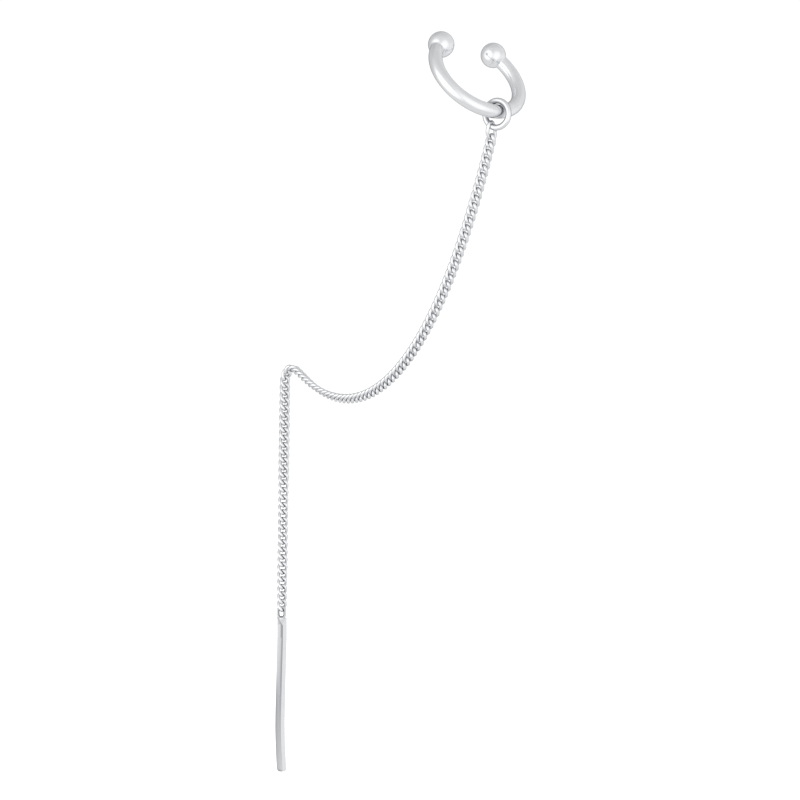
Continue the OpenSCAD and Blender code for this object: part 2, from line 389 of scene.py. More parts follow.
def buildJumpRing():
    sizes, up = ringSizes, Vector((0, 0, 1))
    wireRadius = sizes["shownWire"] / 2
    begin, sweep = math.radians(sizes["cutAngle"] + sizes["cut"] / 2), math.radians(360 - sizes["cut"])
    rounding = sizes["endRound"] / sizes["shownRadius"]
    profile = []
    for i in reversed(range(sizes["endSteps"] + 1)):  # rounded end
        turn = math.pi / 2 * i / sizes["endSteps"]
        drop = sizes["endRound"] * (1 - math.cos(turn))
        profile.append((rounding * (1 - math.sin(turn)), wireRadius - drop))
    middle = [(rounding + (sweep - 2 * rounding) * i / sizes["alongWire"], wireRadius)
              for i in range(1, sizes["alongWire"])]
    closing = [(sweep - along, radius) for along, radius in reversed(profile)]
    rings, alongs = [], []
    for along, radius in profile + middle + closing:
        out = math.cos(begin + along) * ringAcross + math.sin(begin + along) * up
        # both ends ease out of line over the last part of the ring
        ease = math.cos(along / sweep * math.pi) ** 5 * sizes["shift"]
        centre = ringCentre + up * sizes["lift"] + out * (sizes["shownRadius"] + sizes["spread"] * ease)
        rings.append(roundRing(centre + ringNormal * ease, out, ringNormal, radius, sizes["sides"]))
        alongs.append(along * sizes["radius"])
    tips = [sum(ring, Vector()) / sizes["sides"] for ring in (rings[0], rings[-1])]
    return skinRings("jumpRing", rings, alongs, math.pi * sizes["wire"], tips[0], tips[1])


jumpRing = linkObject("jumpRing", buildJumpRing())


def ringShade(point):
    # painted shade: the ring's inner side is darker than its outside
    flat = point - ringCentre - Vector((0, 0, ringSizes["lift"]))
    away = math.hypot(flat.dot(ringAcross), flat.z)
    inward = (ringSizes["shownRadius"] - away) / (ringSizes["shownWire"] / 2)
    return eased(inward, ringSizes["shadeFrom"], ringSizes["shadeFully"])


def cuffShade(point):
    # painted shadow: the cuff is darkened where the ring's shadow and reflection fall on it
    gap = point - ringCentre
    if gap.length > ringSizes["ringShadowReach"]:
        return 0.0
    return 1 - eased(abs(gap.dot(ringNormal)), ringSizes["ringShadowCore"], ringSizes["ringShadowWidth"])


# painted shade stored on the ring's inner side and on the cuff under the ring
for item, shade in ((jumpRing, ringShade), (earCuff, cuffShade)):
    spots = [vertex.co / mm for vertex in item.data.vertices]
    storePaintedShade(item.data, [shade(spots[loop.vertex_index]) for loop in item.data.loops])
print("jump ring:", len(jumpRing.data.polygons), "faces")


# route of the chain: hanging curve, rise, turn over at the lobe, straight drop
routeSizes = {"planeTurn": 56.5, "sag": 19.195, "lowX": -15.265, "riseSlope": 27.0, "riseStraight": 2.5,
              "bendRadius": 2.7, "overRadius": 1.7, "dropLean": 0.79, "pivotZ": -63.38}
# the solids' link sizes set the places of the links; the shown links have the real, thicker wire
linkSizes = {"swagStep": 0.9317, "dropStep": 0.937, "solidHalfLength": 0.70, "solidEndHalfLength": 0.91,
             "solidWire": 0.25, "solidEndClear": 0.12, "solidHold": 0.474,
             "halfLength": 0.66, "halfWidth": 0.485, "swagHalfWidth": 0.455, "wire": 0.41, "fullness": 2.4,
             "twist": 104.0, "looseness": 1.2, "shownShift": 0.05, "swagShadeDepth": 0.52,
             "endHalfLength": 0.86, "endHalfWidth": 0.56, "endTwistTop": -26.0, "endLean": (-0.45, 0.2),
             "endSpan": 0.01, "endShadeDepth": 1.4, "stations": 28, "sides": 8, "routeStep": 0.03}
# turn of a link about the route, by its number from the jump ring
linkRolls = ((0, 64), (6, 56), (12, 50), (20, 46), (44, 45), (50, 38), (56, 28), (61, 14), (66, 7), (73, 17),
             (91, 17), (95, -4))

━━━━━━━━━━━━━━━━

**EXERCISE OBJECTIVE:**
Write out every line of the material again, exactly as it reads.

**TASK RESPONSE:**
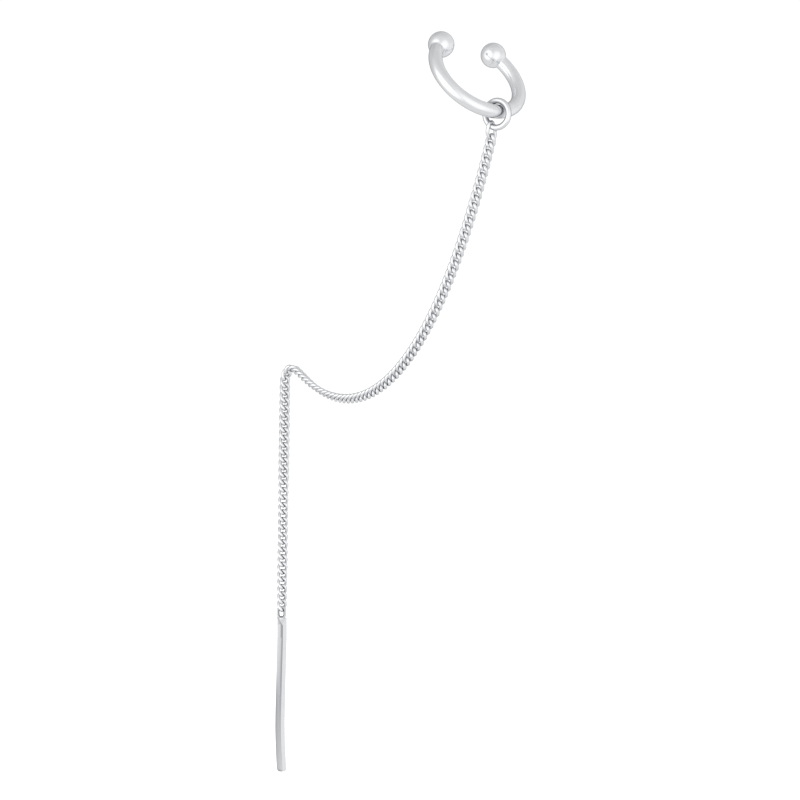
Continue the OpenSCAD and Blender code for this object: part 2, from line 389 of scene.py. More parts follow.
def buildJumpRing():
    sizes, up = ringSizes, Vector((0, 0, 1))
    wireRadius = sizes["shownWire"] / 2
    begin, sweep = math.radians(sizes["cutAngle"] + sizes["cut"] / 2), math.radians(360 - sizes["cut"])
    rounding = sizes["endRound"] / sizes["shownRadius"]
    profile = []
    for i in reversed(range(sizes["endSteps"] + 1)):  # rounded end
        turn = math.pi / 2 * i / sizes["endSteps"]
        drop = sizes["endRound"] * (1 - math.cos(turn))
        profile.append((rounding * (1 - math.sin(turn)), wireRadius - drop))
    middle = [(rounding + (sweep - 2 * rounding) * i / sizes["alongWire"], wireRadius)
              for i in range(1, sizes["alongWire"])]
    closing = [(sweep - along, radius) for along, radius in reversed(profile)]
    rings, alongs = [], []
    for along, radius in profile + middle + closing:
        out = math.cos(begin + along) * ringAcross + math.sin(begin + along) * up
        # both ends ease out of line over the last part of the ring
        ease = math.cos(along / sweep * math.pi) ** 5 * sizes["shift"]
        centre = ringCentre + up * sizes["lift"] + out * (sizes["shownRadius"] + sizes["spread"] * ease)
        rings.append(roundRing(centre + ringNormal * ease, out, ringNormal, radius, sizes["sides"]))
        alongs.append(along * sizes["radius"])
    tips = [sum(ring, Vector()) / sizes["sides"] for ring in (rings[0], rings[-1])]
    return skinRings("jumpRing", rings, alongs, math.pi * sizes["wire"], tips[0], tips[1])


jumpRing = linkObject("jumpRing", buildJumpRing())


def ringShade(point):
    # painted shade: the ring's inner side is darker than its outside
    flat = point - ringCentre - Vector((0, 0, ringSizes["lift"]))
    away = math.hypot(flat.dot(ringAcross), flat.z)
    inward = (ringSizes["shownRadius"] - away) / (ringSizes["shownWire"] / 2)
    return eased(inward, ringSizes["shadeFrom"], ringSizes["shadeFully"])


def cuffShade(point):
    # painted shadow: the cuff is darkened where the ring's shadow and reflection fall on it
    gap = point - ringCentre
    if gap.length > ringSizes["ringShadowReach"]:
        return 0.0
    return 1 - eased(abs(gap.dot(ringNormal)), ringSizes["ringShadowCore"], ringSizes["ringShadowWidth"])


# painted shade stored on the ring's inner side and on the cuff under the ring
for item, shade in ((jumpRing, ringShade), (earCuff, cuffShade)):
    spots = [vertex.co / mm for vertex in item.data.vertices]
    storePaintedShade(item.data, [shade(spots[loop.vertex_index]) for loop in item.data.loops])
print("jump ring:", len(jumpRing.data.polygons), "faces")


# route of the chain: hanging curve, rise, turn over at the lobe, straight drop
routeSizes = {"planeTurn": 56.5, "sag": 19.195, "lowX": -15.265, "riseSlope": 27.0, "riseStraight": 2.5,
              "bendRadius": 2.7, "overRadius": 1.7, "dropLean": 0.79, "pivotZ": -63.38}
# the solids' link sizes set the places of the links; the shown links have the real, thicker wire
linkSizes = {"swagStep": 0.9317, "dropStep": 0.937, "solidHalfLength": 0.70, "solidEndHalfLength": 0.91,
             "solidWire": 0.25, "solidEndClear": 0.12, "solidHold": 0.474,
             "halfLength": 0.66, "halfWidth": 0.485, "swagHalfWidth": 0.455, "wire": 0.41, "fullness": 2.4,
             "twist": 104.0, "looseness": 1.2, "shownShift": 0.05, "swagShadeDepth": 0.52,
             "endHalfLength": 0.86, "endHalfWidth": 0.56, "endTwistTop": -26.0, "endLean": (-0.45, 0.2),
             "endSpan": 0.01, "endShadeDepth": 1.4, "stations": 28, "sides": 8, "routeStep": 0.03}
# turn of a link about the route, by its number from the jump ring
linkRolls = ((0, 64), (6, 56), (12, 50), (20, 46), (44, 45), (50, 38), (56, 28), (61, 14), (66, 7), (73, 17),
             (91, 17), (95, -4))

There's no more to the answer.